Atrium will have 22 desks with storage, six offices, four small conference rooms, two mid-size conference rooms, a 25-seat training room and common space for 20 to 40 members. It will offer broadband and use of a copier/printer/fax machine, a kitchen with coffee and a stage with an audio/visual setup.

Monthly memberships are $350 for an office with a locking door that can accommodate two to four desks. Members with an office can display a business sign outside and inside. For $150 monthly, Atrium offers a reserved desk and locking cabinet. Both membership levels provide around-the-clock access.

Monthly memberships also are available for $50. They don’t come with a reserved desk and members at that level only get to use the building from 8 a.m. to 8 p.m. Monday through Saturday. All members get free coffee and conference room access at Atrium.

More than 40 individuals have signed up to use the Atrium, which initially will be able to accommodate 150, Richter said. Over time, its capacity could reach 200. Sanders said it may get some business from freelancers, but most of the people using it are likely to be entrepreneurs or road warriors who need temporary work space in Fort Wayne.

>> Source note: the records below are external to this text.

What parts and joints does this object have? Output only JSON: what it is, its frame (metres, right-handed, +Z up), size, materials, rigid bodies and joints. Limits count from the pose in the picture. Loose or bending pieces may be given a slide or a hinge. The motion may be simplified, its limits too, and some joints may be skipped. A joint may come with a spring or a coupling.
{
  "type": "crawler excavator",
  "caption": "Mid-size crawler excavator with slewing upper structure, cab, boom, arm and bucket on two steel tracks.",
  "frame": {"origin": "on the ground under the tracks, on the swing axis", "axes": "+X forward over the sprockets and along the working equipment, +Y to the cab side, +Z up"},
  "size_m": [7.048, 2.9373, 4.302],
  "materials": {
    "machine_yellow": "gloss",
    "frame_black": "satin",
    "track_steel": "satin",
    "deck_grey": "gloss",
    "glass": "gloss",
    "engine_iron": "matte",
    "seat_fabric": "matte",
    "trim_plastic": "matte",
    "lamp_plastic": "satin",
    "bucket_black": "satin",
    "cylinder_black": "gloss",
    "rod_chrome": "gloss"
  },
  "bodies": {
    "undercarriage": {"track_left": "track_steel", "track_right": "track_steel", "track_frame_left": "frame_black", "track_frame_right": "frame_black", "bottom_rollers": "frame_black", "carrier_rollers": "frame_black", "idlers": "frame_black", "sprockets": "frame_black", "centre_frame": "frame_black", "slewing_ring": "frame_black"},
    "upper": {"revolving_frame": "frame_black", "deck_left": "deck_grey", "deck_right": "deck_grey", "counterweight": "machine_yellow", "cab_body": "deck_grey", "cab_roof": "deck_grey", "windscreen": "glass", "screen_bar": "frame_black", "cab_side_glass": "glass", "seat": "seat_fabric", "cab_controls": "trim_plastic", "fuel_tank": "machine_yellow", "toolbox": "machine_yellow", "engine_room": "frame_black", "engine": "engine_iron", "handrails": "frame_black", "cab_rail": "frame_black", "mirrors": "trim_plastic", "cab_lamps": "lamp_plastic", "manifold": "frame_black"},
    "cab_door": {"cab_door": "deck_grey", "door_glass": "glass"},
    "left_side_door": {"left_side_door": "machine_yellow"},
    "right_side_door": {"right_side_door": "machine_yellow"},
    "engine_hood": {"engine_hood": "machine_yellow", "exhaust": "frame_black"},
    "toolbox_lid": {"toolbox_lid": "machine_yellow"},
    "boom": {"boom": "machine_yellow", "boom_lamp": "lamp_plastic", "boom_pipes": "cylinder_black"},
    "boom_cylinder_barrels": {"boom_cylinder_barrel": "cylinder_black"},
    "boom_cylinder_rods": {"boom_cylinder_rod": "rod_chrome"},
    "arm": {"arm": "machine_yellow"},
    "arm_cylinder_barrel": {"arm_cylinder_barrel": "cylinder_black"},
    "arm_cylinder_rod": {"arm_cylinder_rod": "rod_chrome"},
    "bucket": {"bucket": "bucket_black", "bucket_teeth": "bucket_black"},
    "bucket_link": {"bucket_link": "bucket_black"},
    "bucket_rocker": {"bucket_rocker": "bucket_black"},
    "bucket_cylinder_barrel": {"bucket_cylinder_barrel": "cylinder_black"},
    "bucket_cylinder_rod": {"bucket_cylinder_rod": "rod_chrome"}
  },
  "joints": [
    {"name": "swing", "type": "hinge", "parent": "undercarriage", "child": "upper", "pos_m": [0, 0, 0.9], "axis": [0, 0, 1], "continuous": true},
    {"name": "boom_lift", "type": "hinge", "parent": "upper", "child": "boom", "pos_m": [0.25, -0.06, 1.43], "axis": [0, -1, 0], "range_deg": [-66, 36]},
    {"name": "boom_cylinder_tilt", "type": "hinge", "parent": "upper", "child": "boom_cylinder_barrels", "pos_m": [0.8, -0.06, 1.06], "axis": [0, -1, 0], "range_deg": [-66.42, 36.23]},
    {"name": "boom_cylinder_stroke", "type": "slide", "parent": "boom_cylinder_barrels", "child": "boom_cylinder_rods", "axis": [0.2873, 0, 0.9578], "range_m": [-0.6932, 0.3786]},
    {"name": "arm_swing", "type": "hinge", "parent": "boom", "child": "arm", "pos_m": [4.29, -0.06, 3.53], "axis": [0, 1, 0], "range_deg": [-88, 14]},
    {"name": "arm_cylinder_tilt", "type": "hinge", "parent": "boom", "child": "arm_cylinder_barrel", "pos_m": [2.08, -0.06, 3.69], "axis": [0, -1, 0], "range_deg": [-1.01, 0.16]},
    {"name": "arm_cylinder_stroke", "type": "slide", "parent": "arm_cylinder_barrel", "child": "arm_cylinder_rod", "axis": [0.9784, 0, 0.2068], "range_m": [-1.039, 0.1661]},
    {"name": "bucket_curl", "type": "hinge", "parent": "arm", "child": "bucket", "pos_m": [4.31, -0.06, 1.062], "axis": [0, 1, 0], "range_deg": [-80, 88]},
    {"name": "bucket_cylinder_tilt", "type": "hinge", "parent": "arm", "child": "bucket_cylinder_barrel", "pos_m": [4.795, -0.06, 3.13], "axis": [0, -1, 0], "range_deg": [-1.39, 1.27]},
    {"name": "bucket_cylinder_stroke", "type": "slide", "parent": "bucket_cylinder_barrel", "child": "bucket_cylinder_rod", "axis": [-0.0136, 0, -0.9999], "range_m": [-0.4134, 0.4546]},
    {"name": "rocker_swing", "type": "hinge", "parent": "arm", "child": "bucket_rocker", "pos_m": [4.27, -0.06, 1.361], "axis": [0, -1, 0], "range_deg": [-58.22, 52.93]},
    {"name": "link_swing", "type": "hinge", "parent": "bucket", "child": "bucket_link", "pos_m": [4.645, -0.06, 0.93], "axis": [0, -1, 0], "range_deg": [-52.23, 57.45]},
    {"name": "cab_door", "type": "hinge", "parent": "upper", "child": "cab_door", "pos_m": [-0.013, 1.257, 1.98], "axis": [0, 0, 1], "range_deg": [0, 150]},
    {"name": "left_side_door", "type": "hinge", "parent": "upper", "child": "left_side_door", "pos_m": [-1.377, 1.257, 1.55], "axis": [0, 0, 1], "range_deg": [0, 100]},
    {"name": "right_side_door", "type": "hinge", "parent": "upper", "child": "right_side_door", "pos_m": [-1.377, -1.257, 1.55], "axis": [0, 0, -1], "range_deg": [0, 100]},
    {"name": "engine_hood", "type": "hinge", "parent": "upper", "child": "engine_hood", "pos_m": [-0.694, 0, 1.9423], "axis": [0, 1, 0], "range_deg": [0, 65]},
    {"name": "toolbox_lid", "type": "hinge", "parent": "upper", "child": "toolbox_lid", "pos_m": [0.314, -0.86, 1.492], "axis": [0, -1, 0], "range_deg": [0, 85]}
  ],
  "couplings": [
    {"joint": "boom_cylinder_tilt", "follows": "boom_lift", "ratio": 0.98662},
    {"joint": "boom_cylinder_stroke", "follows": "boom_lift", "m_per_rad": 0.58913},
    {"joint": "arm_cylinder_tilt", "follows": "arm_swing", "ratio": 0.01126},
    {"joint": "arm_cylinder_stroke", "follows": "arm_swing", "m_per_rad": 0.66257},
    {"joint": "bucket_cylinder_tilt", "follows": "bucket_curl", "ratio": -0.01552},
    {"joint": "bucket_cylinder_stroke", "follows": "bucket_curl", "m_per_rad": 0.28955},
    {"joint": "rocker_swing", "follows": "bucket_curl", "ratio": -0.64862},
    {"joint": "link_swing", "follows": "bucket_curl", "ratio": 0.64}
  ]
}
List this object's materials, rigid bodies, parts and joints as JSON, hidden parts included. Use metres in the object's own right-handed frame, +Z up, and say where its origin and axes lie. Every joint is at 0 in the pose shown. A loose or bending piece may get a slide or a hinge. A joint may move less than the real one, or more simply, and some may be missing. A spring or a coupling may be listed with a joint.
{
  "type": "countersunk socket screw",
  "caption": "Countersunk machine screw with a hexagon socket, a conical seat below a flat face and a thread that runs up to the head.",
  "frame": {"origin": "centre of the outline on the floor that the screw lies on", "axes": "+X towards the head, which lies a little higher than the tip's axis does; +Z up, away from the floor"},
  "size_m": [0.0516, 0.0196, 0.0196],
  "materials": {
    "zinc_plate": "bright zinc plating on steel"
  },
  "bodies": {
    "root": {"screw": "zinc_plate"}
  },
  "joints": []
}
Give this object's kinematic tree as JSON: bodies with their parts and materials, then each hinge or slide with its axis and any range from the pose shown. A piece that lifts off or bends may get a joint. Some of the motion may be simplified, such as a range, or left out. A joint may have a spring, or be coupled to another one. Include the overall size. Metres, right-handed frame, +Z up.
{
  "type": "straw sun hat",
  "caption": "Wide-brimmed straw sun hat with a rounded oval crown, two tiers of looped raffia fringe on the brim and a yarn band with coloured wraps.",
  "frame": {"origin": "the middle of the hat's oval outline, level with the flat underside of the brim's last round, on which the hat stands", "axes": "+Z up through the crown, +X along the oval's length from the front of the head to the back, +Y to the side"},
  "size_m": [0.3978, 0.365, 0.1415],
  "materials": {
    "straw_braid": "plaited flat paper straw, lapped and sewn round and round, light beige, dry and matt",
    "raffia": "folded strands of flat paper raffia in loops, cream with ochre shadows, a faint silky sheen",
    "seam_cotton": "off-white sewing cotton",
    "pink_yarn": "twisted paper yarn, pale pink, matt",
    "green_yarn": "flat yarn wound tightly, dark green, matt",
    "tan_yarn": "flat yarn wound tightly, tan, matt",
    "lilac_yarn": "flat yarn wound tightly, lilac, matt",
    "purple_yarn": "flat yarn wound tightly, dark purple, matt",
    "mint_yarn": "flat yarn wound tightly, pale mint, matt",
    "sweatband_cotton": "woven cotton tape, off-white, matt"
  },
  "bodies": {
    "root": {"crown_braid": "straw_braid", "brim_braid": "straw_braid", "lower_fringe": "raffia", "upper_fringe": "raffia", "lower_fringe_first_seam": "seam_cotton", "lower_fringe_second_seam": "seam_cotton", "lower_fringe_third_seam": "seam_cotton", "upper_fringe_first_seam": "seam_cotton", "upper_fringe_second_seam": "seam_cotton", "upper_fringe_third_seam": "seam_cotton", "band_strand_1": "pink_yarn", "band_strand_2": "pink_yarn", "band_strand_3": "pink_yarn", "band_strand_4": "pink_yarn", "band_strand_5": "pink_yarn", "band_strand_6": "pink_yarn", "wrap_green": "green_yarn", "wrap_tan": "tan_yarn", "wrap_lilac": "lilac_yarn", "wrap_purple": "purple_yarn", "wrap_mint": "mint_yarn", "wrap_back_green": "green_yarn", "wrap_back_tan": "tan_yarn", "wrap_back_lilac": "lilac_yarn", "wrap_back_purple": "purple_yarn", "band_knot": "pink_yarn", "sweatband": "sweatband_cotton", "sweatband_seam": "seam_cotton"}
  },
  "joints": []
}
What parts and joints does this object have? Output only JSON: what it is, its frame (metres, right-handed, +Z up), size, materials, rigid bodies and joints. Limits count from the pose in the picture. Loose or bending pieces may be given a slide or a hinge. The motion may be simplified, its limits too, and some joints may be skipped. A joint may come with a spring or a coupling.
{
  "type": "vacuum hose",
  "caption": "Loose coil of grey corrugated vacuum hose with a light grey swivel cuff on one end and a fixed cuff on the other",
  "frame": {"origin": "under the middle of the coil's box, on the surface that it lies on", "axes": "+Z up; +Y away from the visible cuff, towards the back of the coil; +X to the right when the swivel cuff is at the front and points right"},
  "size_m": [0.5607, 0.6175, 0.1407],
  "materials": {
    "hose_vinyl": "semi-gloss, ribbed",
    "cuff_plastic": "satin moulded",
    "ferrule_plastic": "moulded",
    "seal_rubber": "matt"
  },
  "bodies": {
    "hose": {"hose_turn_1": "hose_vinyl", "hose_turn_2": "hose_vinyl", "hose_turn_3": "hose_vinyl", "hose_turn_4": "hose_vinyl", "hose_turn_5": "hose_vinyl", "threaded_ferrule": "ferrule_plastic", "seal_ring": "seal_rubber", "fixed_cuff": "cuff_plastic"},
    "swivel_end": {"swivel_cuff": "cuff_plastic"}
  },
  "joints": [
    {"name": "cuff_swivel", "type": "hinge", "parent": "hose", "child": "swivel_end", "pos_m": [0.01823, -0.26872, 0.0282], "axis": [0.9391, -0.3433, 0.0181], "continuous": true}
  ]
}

“It gives them an alternative to working out of a house or coffee shop or expensive office locations,” Richter said. “Hopefully they will grow and prosper and build companies and move on to some other kind of office situation in the future.”

The Atrium has received funding from Indiana Tech, the John S. and James L. Knight Foundation Fund of the Community Foundation of Greater Fort Wayne, the Journal Gazette Foundation and Greater Fort Wayne, through its Fort Wayne-Allen County Economic Development Alliance 501(c)3.